The Securities and Exchange Commission has charged John Maccoll, a former broker with UBS in Birmingham, Mich., with running an investment scam in which he stole nearly $4 million from customers.
According to the SEC's complaint, Mr. Maccoll used high-pressure sales tactics to solicit at least 15 of his customers — most of whom were
elderly and retired — to invest in what he described as a highly sought-after private fund investment.
Mr. Maccoll told them that the investment would allow them to diversify their portfolios, receive annual investment returns as high as 20%, and give them investment growth potential that was better than the growth they received in their brokerage accounts.

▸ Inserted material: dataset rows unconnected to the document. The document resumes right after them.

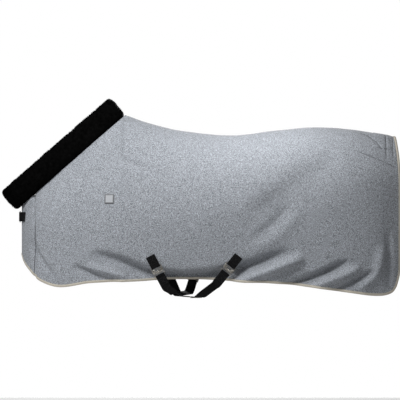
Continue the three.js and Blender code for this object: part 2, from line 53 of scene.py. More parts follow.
# ---------------------------------------------------------------- camera, floor and lights
VIEW_WIDTH = 2.12                 # what the picture takes in across the rug
VIEW_CENTRE = (0.3975, -0.453)    # x and z
VIEW_PLANE = -0.13                # the y at which the picture is that wide
CAMERA_Y = -30.0
FLOOR_Z = -1.6
FLOOR_SIZE = 5.4
HORIZON_BAND = (0.45, 0.47, 0.53, 0.55)   # half of one plus the sine of the height, white inside
ROOM_LIGHT = 0.19


def make_camera():
    data = bpy.data.cameras.new("camera")
    data.sensor_width = 36
    data.lens = data.sensor_width * (VIEW_PLANE - CAMERA_Y) / VIEW_WIDTH
    data.clip_end = 100
    camera = bpy.data.objects.new("camera", data)
    camera.location = (VIEW_CENTRE[0], CAMERA_Y, VIEW_CENTRE[1])
    camera.rotation_euler = (PI / 2, 0, 0)
    bpy.context.scene.collection.objects.link(camera)
    bpy.context.scene.camera = camera


def area_light(name, place, target, size, watts):
    data = bpy.data.lights.new(name, "AREA")
    data.shape = "RECTANGLE"
    data.size, data.size_y = size
    data.energy = watts
    light = bpy.data.objects.new(name, data)
    light.location = place
    aim = Vector(target) - Vector(place)
    light.rotation_euler = aim.to_track_quat("-Z", "Y").to_euler()
    light.visible_camera = False
    bpy.context.scene.collection.objects.link(light)


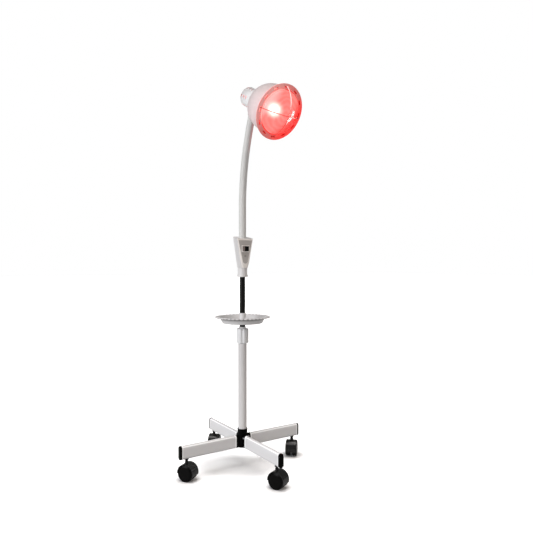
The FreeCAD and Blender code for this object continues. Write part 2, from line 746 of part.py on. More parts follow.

In addition to alleging that those claims were false, the SEC complaint charges that Mr. Maccoll did not invest the customers' money but stole it for his own personal use. To conceal the scheme, he allegedly instructed his customers not to tell others about the purported fund investment, provided some of his customers with fake account statements reflecting fictitious returns, and paid over $400,000 in Ponzi-like payments to certain of the customers to keep the scheme alive.
The U.S. Attorney's Office for the Eastern District of Michigan has filed criminal charges against Mr. Maccoll, who was discharged from UBS in March after failing to respond to an internal investigation into his conduct. The Financial Industry Regulatory Authority Inc. barred Mr. Maccoll for failing to respond for a request for information.